Fuel was borrowed from some planes in the nearby U.S. Naval Yard field (which raises the question why the army was not using the Navy air field) and, 45 minutes late, Lt. Boyle's wings  were turned into the wind, and he roared down the open lawn. 
The crowd held its breath as Jenny # 38262  barely cleared the trees at the end of the makeshift runway, by all of three feet. The U.S. Army was in the Air Mail business; sort of.
Meanwhile the flight from Belmont Park had gotten off on time, and arrived at Philadelphia two hours later. Right on schedule.  But after waiting for Boyle in Philly for almost an hour, the New York bound Jenny took off without any mail and headed north. 
When the empty mail plane arrived at Belmont Park (above), everyone there was so excited they forgot to ask where the mail was. But eventually somebody thought to ask "What happened to Lt. Boyle?" The answer to that question arrived an hour later.
After finally getting into the air, Boyle came to the depressing realization that he could not read a map to save his life, even one taped to his own thigh. He mistakenly followed a branch line of railroad tracks for 20 miles to the southeast from Washington, the approximate opposite direction from Philadelphia.  By the time Lt. Boyle had realized his error, he had almost run out of gas. On crash landing near Waldorf, Maryland, the chastised Lt. Boyle did a ground loop, flipping his Jenny onto her top.  

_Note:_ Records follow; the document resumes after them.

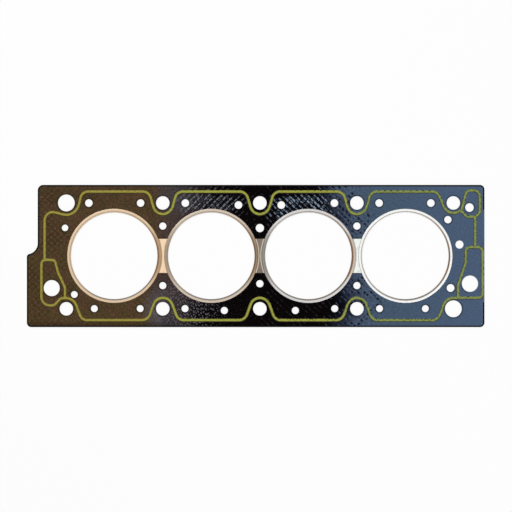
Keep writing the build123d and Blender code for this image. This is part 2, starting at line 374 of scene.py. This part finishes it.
def bore_place(wire, place, pitch):
    """How far along its bore a point lies, and at what radius."""
    group = bpy.data.node_groups.get("bore place") or bore_group()
    node = wire.put("ShaderNodeGroup", {"node_tree": group}, Vector=place)
    node.inputs["Pitch"].default_value = pitch
    return node.outputs["Along"], node.outputs["Radius"]


def from_middle(wire, value):
    """How far a value lies from the middle of its step of 1, from 0 to 0.5."""
    return wire.unsigned(wire.minus(wire.math("FRACT", value), 0.5))


def row_chance(wire, row):
    """A chance for each row, by its whole number."""
    noise = wire.put("ShaderNodeTexWhiteNoise", {"noise_dimensions": "1D"}, W=row)
    return noise.outputs["Value"]


def cell_chance(wire, row, column):
    """A chance for each cell, by its two whole numbers."""
    cell = wire.put("ShaderNodeCombineXYZ", X=row, Y=column)
    return wire.put("ShaderNodeTexWhiteNoise", Vector=cell.outputs[0]).outputs["Value"]


def dash(wire, across, along, width, reach):
    """A soft dash in each cell; width and reach say where it ends and where it is full."""
    side = wire.smooth(from_middle(wire, across), *width)
    tip = wire.smooth(from_middle(wire, along), *reach)
    return wire.times(side, tip)


LATTICE = ("Rising", "Falling", "Blocks", "Lines", "Chance")


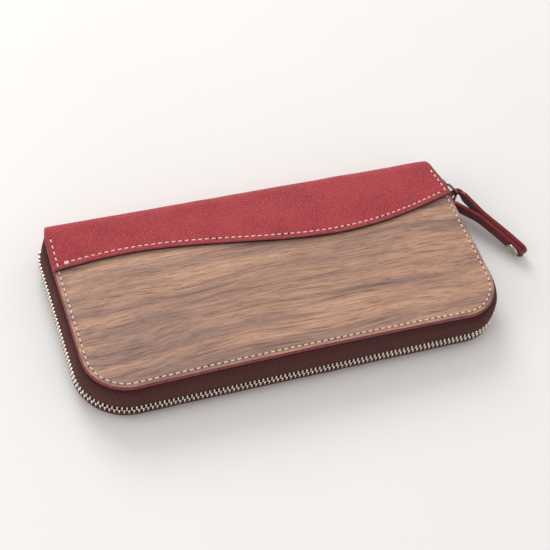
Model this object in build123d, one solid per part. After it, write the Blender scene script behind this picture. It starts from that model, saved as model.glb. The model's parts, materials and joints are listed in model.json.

By sheer chance he had crash landed right in front yard of the home of Assistant Postmaster General Otto Praeger, who had just watched Boyle take off.  Having covered barely 20 miles, as the crow flies, Lieutenant "Wrong Way" Boyle used Mr Prager's phone to call Major Fleet back in Washington. He explained,  "My compass got a little mixed up."
Boyles’ mailbags were eventually delivered to Philadelphia the next day by another pilot. And thankfully, in a swell of patriotism, the wartime press corps chose to bury the lead of the story. The failure to refuel the plane, and Boyles inability to read a map, went unmentioned. And that should have been the end of that. But the Postmaster General was not inclined to let the story or Lt. Boyle fade into the crowded grey pages of history. Instead the Postmaster General urged Major Fleet to give Boyle another chance.
Which is why, two days later, on Friday 17 May, 1918,  Lt. "Wrong Way" Boyle took off from Washington, again. This time he was following another (more qualified) pilot, i.e., Major Fleet,  who guided the wandering pathfinder due north out of the national capital, telling him this time to follow Chesapeake Bay north, to Philadelphia.  Boyle faithfully followed Major Fleet for fifty miles. But then Fleet turned back.  And that was when, finally alone in the air, headed in the right direction, somehow, someway, the dashing but incompetent Lt. Boyle managed to get turned around yet again. All he had to do was not turn. And yet that is exactly what he did. And evidently, he did so almost immediately after Fleet left him. This time Boyle ended up flying for three hours and fifteen minutes due south. Not only could he not read a map, he couldn't read a compass. Eventually he set his ship down successfully, safely, landing on Cape Charles, on the very Southeastern tip of Virginia, barely avoiding an excursion out over the open Atlantic only because he ran out of fuel before he ran out of land.
Determined not to fail yet again,  and having missed the Atlantic ocean by a hair's breath of petrol, Lt. Boyle bought gasoline out of his own pocket from a farmer, got directions from the farmer, took off again and this time actually made it to Philadelphia. Well, close to Philadelphia. He crash landed on the Philadelphia Country Club golf course, sending the duffers running in terror and sheering both wings off his Jenny and bending the landing gear.
When the Postmaster General Burleson asked that Boyle be given a third chance, Major Fleet replied, “The conclusion has been reached that the best interests of the service require that Lieutenant Boyle be relieved from this duty.” And so he was.  To everyone's relief. But it would appear that Lt. Boyd was such an incompetent pilot that he somehow managed to afflict the man who replaced him, who suffered five forced landings over the next three months. Whatever Lt. Boyle was suffering from, it was contagious and he was a carrier.
On 15 June, 1918, Lieutenant George Boyle and Margaret McChord were married in the Red Parlor at the New Willard Hotel. It was one of the "most notable of the June weddings in the capital. George left the army soon after, and went into the practice of law in Washington D.C., with his father-in-law.  Margaret gave birth to a daughter, Josephine Fairchild Boyle on 15 April, 1921. And three years later George got lost coming home and ended up in Kansas City, Missouri.  He died there in 1935. 
Major Ruben Fleet (above) was able to convince President Wilson not to attempt to expand the Air Mail Service to Boston until better equipment and pilots could be found. He did not wait around for that to happen, resigning from the Army in 1922. With $15,000 Ruben Fleet started the Consolidated Aircraft Company,  By 1935 he had built it into a major manufacturer based in San Diego, and in November of 1941 he sold the company  for $10 million. He was married three times, and fathered 7 children, and once offered Richard Nixon a job traveling the country speaking on "Americanism."  Ruben Hollis Fleet died in 1975. He was 88 years old.